Mary Cassatt

MaryCassat

 

Synopsis

American-born Mary Cassatt traveled to France for her artistic training and remained there for most of her life and career. There she was recognized by contemporaries like Edgar Degas for her talent, and she became the only American artist to exhibit with the Impressionists in Paris. Her signature subjects were portraits of women and portrayals of mothers and children caught in everyday moments. In both her style and her insightful evocations of women’s inner lives, she was a distinctly modern artist of the late nineteenth century.

Key Ideas

Cassatt’s work combined the light color palette and loose brushwork of Impressionism with compositions influenced by Japanese art as well as by European Old Masters, and she worked in a variety of media throughout her career.
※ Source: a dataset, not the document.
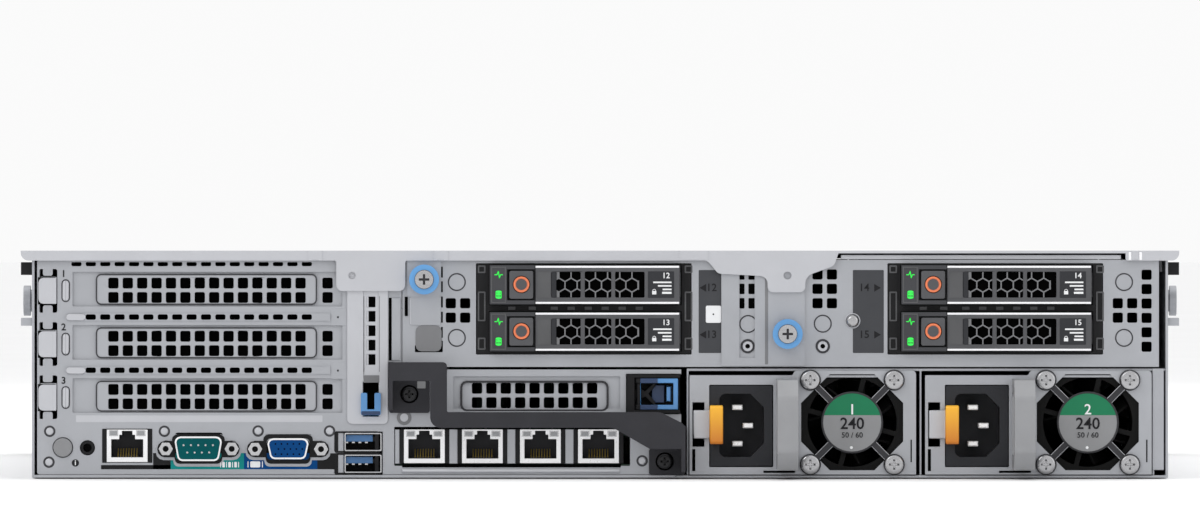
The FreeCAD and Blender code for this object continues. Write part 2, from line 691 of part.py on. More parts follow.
def riser_bracket():
    """Slotted bracket over the end of the slot blanks, with a shallow channel."""
    left, right = io(bracket_left), io(bracket_right)
    top = z_wall - 2.0
    highs = [top - 14.1 - hole_pitch * k for k in range(5)]
    slots = [rect(left + 7.5, left + 10.8, high - 4.0, high) for high in highs]
    slots.append(rect(io(clip_window[0]), io(clip_window[1]), clip_window[2], clip_window[3]))
    plate = slab("y", deep(-sheet), sheet, [
        (left, 20.5, 2.0), (right, 20.5, 2.0), (right, top, 0), (left, top, 0),
    ], slots)
    channel = block(left + 6.3, left + 11.9, deep(-sheet) - 1, deep(-sheet) + 0.4, 38.0, top - 11.0)
    bar = block(left + 6.6, left + 11.9, deep(-sheet), deep(-sheet) + 0.4, 37.0, 39.1)
    return [plate.cut(channel).fuse([bar]).removeSplitter()]


def riser_clip():
    """Forked touch-point clip that slides up in its window."""
    front = deep(-sheet) - clear
    centre = io((clip_window[0] + clip_window[1]) / 2)
    prongs = [slab("y", front - 2.4, 2.4, rect(x - 1.2, x + 1.2, 24.0, 32.5, 0.6))
              for x in (centre - 2.6, centre + 2.6)]
    base = block(centre - 3.6, centre + 3.6, front - 2.4, front, 24.4, 26.2)
    stem = block(centre - 2.6, centre + 2.6, front, deep(2.6), 24.0, 27.2)
    head = block(centre - 4.4, centre + 4.4, deep(2.6), deep(4.0), 24.0, 29.0)
    return [join(base, prongs + [stem, head])]


def cable_bar():
    """Bent strap across the ports that takes the cable ties, and its two screws."""
    out = deep(-strap_reach)
    left = io(strap_left)
    arm_left, arm_right = left + strap_pad_width + clear, left + strap_pad_width + clear + 6.4
    bar_low, bar_high = 19.3, 25.3
    right = io(io_width) + 1.4
    pads = [slab("y", deep(-strap_thick), strap_thick, rect(io(u0), io(u1), v0, v1, 1.0))
            for u0, u1, v0, v1 in strap_pads]
    front = slab("y", out, strap_thick, [
        (left, 37.2, 0.8), (arm_left, 37.2, 0.5), (arm_left, bar_low, 4.0), (right - 27.6, bar_low, 6.0),
        (right - 13.6, 11.2, 2.0), (right, 11.2, 0), (right, 20.5, 3.5), (right - 9.6, bar_high, 6.0),
        (arm_right, bar_high, 0.6), (arm_right, 44.3, 1.6), (left, 44.3, 0),
    ])
    legs = [
        block(left, left + strap_thick, out, deep(0.0), 26.0, 44.3),
        block(right - strap_thick, right, out, deep(0.0), 2.4, 20.0),
    ]
    bore = strap_screw / 2 + clear
    holes = [rod("y", io(u), v, deep(-strap_thick) - 1, bore, strap_thick + 2) for u, v in strap_screws]
    strap = cut_all(join(front, pads + legs), holes)
    screws = []
    for u, v in strap_screws:
        face = deep(-strap_thick)
        head = rod("y", io(u), v, face - 1.8, strap_screw, 1.8)
        rim = [e for e in head.Edges if abs(e.CenterOfMass.y - (face - 1.8)) < 1e-6]
        head = head.makeFillet(0.7, rim)
        screws.append(head.fuse([rod("y", io(u), v, face, strap_screw / 2, 5.4)]))
    return [strap] + screws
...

This versatility helped to establish her professional success at a time when very few women were regarded as serious artists.
Cassatt’s art typically depicted domestic settings, the world to which she herself (as a respectable woman) was restricted, rather than the more public spaces that her male contemporaries were free to inhabit. Her material was occasionally dismissed as quintessentially “feminine,” yet most critics realized that she brought considerable technical skill and psychological insight to her subject matter.
Through her business acumen and her friendships and professional relationships with artists, dealers, and collectors on both sides of the Atlantic, Cassatt became a key figure in the turn-of-the-century art world and helped to establish the taste for Impressionist art in her native United States.

Most Important Art

The Child’s Bath (1893)
Mary_Cassatt_-_The_Child's_Bath_-_Google_Art_Project
In this intimately observed vignette of a woman bathing her young daughter, Cassatt again combines certain stylistic influences of Japanese art with the subject matter of her own milieu. The variety of patterns in this composition, including several floral designs and the bold stripes of the woman’s dress, is united by a restrained palette of grays and mauves; the soft coloration allows the viewer to concentrate on the subject of the scene, the close relationship between mother and child. Their intimacy is demonstrated by their closely positioned faces and by the circle of touch that extends from the woman’s hand on the child’s foot to the child’s hand on the woman’s knee. In their shared absorption in their task, they are as closely related as the pitcher and bowl that they are using for this domestic ritual. In works such as this one, Cassatt evoked the traditional artistic subject matter of the Madonna and Child, making her imagery secular rather than religious.